**JOB**
Pull out each line of the records holding the string "object".

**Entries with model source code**

====================

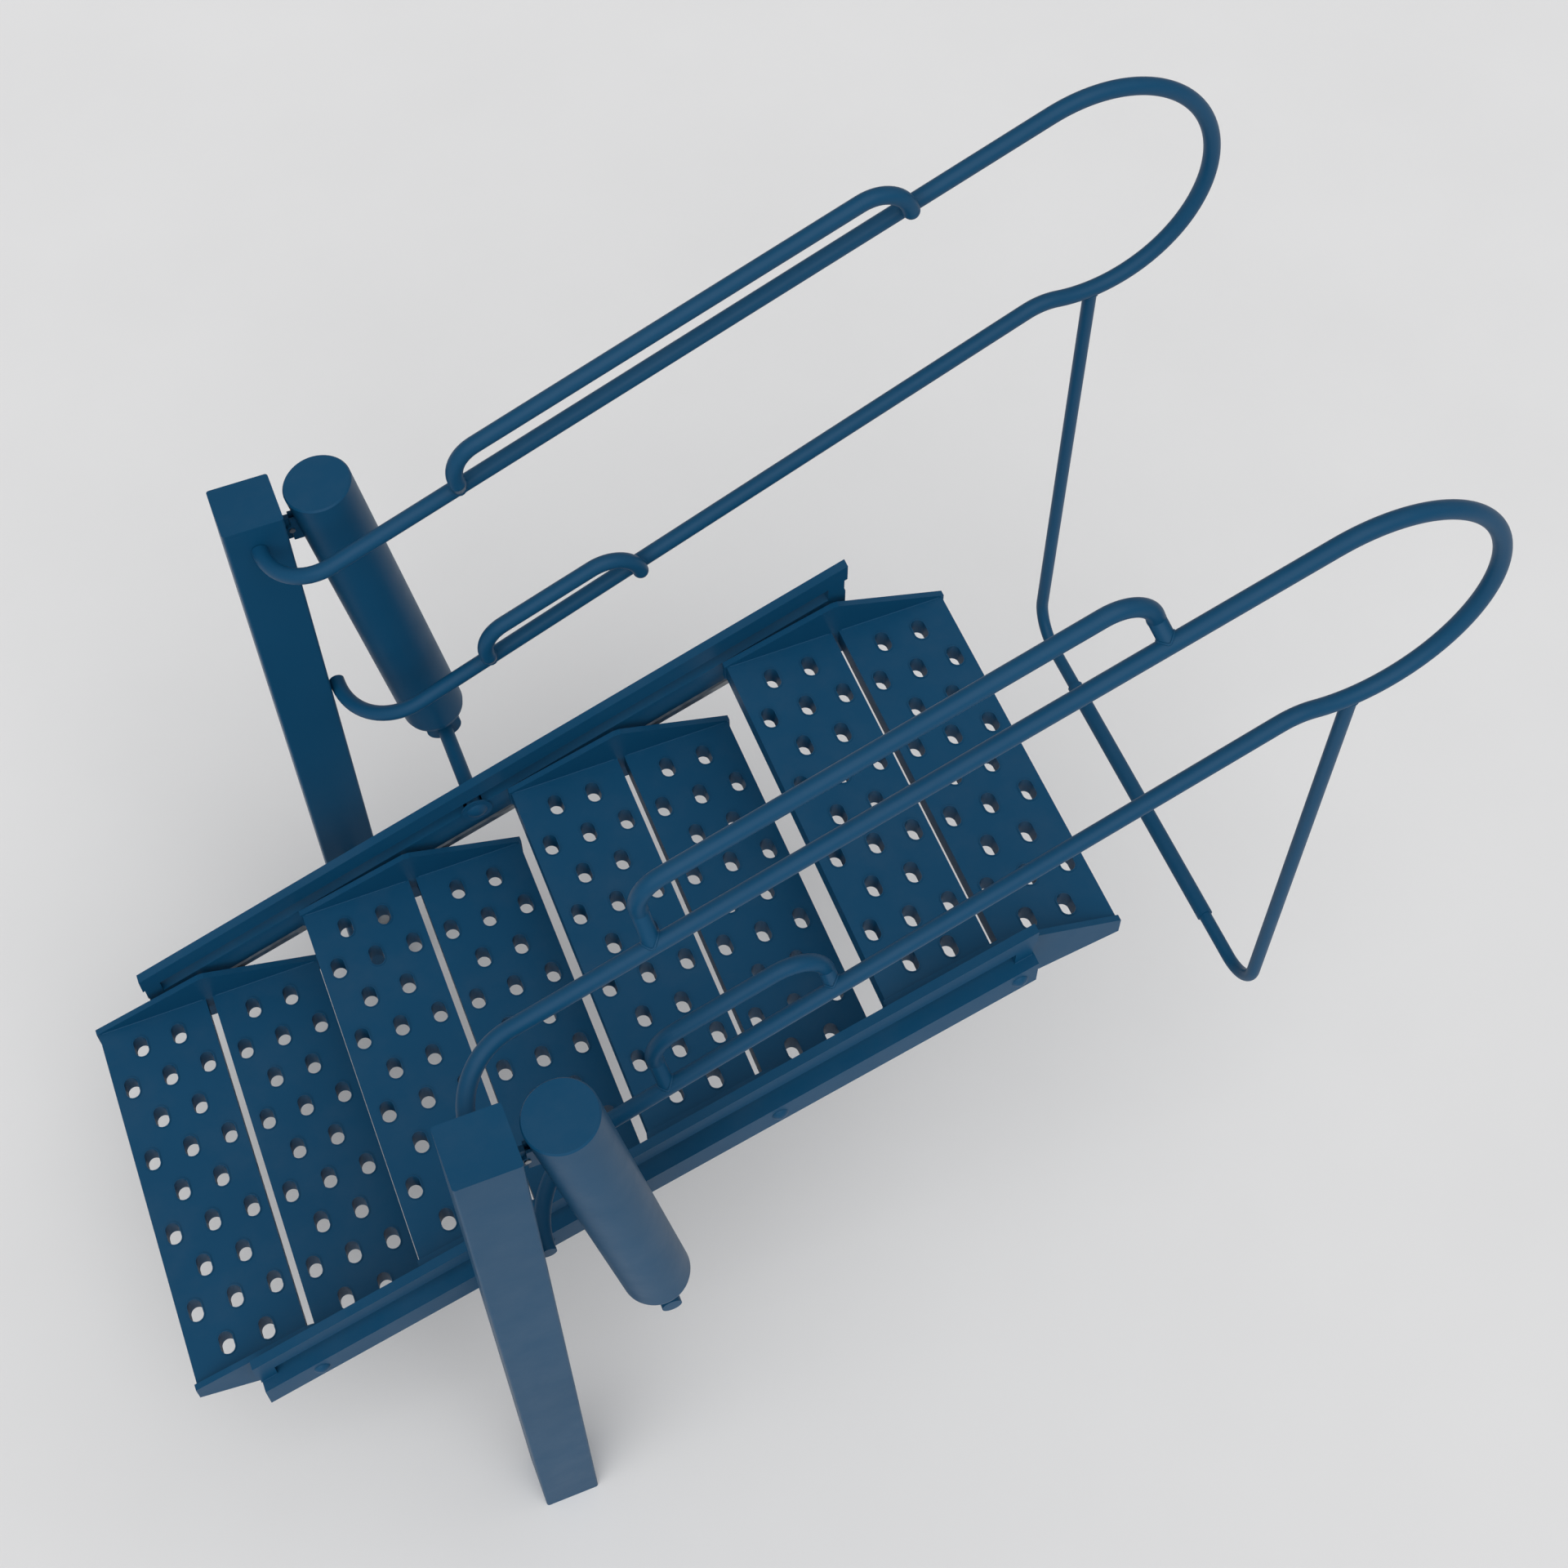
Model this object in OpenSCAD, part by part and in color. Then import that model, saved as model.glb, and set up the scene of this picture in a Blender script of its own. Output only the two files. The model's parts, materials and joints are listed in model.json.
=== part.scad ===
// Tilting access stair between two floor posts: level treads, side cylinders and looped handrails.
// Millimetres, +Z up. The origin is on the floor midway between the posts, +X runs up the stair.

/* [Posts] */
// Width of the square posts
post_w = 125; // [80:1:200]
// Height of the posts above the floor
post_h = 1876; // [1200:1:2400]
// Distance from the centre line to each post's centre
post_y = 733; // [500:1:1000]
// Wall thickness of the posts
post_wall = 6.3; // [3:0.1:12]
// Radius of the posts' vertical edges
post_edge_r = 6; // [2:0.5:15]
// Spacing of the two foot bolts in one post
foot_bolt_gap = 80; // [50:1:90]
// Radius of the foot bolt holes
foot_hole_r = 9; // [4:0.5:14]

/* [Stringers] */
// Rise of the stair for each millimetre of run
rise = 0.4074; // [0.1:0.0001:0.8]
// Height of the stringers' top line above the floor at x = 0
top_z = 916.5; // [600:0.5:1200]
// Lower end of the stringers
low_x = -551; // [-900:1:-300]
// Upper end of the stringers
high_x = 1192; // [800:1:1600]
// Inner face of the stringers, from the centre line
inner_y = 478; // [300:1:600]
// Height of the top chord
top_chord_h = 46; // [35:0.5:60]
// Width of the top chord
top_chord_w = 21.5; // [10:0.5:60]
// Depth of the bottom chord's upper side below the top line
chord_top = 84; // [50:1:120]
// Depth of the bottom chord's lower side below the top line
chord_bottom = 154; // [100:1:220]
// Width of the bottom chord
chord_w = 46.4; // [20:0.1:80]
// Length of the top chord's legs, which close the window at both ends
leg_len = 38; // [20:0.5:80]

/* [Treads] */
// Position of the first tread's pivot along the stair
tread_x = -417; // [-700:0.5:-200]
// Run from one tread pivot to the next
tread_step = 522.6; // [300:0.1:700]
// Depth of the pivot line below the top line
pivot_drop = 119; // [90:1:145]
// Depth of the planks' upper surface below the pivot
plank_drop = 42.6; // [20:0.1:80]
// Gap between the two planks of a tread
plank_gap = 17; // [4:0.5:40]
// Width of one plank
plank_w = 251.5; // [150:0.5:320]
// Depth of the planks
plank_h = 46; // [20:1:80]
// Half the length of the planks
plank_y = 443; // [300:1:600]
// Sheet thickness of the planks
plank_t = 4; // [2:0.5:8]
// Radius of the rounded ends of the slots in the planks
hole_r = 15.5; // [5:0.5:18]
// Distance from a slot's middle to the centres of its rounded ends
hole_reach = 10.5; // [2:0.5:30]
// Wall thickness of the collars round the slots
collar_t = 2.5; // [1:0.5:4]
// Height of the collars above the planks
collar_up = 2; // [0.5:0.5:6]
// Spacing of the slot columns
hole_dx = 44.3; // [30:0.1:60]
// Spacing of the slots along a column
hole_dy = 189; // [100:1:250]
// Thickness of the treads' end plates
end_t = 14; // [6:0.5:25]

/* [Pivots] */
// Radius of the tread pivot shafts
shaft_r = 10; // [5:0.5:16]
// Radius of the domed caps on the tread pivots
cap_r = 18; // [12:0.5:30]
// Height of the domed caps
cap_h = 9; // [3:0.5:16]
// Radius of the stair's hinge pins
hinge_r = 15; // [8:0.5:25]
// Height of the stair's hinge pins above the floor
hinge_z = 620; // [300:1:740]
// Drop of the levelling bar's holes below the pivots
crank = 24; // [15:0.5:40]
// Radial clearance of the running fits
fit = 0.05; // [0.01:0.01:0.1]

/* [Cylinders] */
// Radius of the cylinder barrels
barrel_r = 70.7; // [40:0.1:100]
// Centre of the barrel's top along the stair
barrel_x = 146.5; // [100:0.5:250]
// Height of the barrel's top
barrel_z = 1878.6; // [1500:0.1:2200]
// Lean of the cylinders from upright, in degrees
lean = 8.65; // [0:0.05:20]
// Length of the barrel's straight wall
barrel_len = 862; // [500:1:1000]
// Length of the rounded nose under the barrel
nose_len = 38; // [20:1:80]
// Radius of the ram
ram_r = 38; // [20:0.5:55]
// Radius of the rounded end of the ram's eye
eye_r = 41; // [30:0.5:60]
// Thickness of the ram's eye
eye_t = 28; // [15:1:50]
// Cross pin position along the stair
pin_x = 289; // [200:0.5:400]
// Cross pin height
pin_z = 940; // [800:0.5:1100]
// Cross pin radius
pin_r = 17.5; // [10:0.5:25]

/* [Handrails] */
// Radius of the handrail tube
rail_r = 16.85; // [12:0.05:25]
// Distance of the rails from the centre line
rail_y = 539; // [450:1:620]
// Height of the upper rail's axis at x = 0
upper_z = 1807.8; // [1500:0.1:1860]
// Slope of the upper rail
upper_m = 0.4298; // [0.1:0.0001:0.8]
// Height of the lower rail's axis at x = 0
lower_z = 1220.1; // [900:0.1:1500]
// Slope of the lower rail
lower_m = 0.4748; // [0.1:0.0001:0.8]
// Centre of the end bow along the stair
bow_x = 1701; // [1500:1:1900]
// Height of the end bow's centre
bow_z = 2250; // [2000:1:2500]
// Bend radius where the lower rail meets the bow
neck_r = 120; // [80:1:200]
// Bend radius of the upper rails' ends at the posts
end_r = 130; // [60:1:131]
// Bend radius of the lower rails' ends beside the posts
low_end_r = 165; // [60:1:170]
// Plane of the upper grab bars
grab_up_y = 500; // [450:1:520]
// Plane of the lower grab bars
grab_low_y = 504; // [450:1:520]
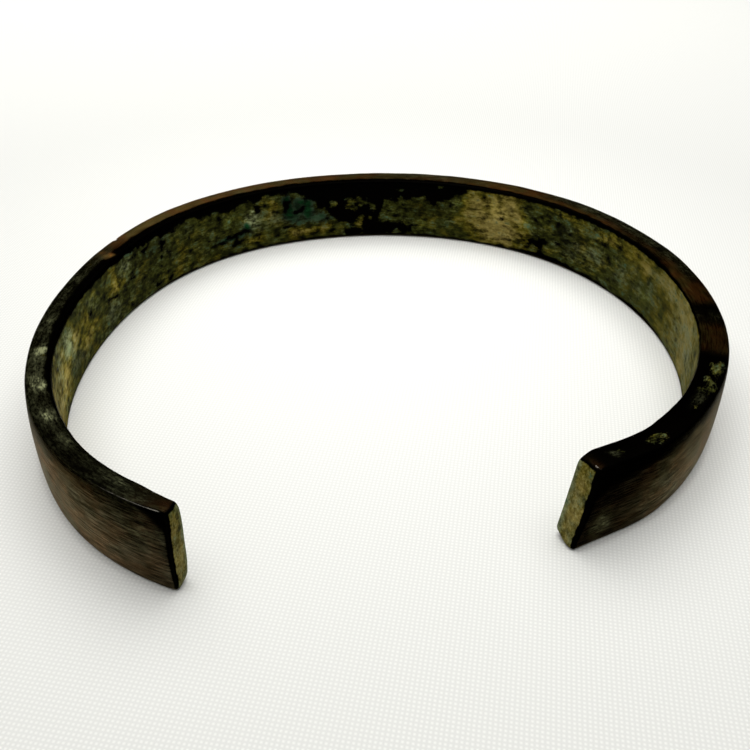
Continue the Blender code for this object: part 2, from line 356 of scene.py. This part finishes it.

====================

**REPLY TO THE EXERCISE**
Model this object in OpenSCAD, part by part and in color. Then import that model, saved as model.glb, and set up the scene of this picture in a Blender script of its own. Output only the two files. The model's parts, materials and joints are listed in model.json.
Continue the Blender code for this object: part 2, from line 356 of scene.py. This part finishes it.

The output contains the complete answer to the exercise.